'Men willing to discuss mental health issues'

'Men willing to discuss mental health issues'

Men are more willing to discuss mental health issues than women and are open to seeking help from trained counsellors and psychiatrists, claim clinical psychologists working with a mental health helpline in Delhi.

According to the helpline, 70 per cent calls are made by men while females account for 30 per cent of the calls received from across the country. However, the experts also pointed that it will be wrong to conclude that women are secretive about issues related to mental health.

“Females can easily talk to their friends and are much more open in sharing their feelings with family members. They have a better support system when it comes to dealing with emotional issues,” said Tanvi John, a trained counsellor at the Delhi Mental Health Helpline.

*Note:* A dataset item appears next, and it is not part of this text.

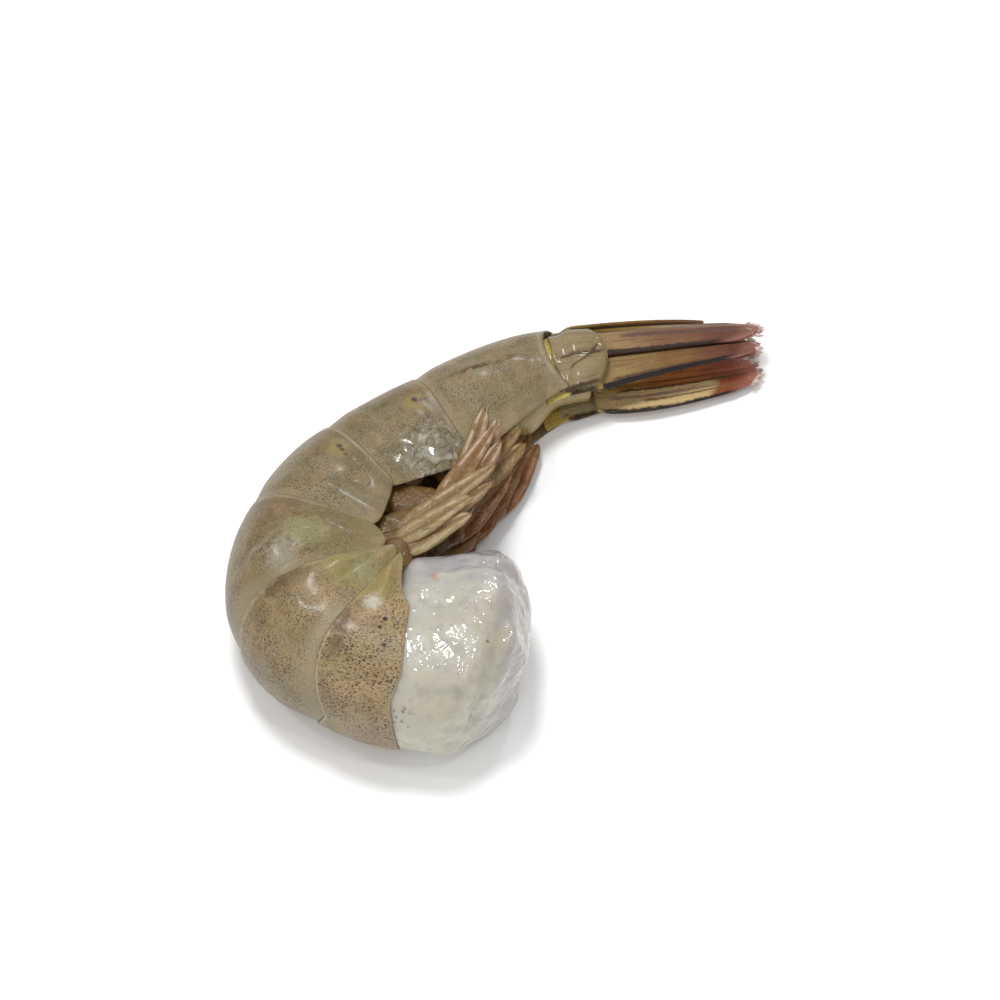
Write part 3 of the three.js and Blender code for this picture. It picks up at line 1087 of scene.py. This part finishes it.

On the other hand, John suggests that males do not easily share their feelings with their friends, colleagues and family members as they are supposed to abide by the notion of being emotionally strong.

“A telephonic helpline provides them anonymity and that is why they find it easier to discuss their issues,” she adds.

Dr Zaki Shah, another clinical psychologist at the helpline, echoed similar views but added that media plays an important role in perpetuating this myth of masculinity.

“Be a man; do not cry like a girl and Mard ko Dard Nahi Hota (a man does not suffer pain) slogans are reinforced in films and TV serials which form these notions,” he said.
Dr Shah added that films tend to portray people with mental illness as dangerous and violent.

“Ironically, films and television have used mental illness to add drama to their productions, little realising the fact that they are stigmatising persons with mental illness. We cannot generalise as even a normal person can be dangerous,” he said.

Experts highlight that both genders have similar problems such as work-related stress,
 relationship issues, loneliness, domestic violence, child and adolescent problems, depression and marital problems.

The helpline, inaugurated by Delhi Chief Minister Sheila Dikshit in October last year,
is a collaborative effort of the Vandrevala Foundation, Emmanuel Hospital Association, St Stephen’s Hospital and the Mar Thoma Church.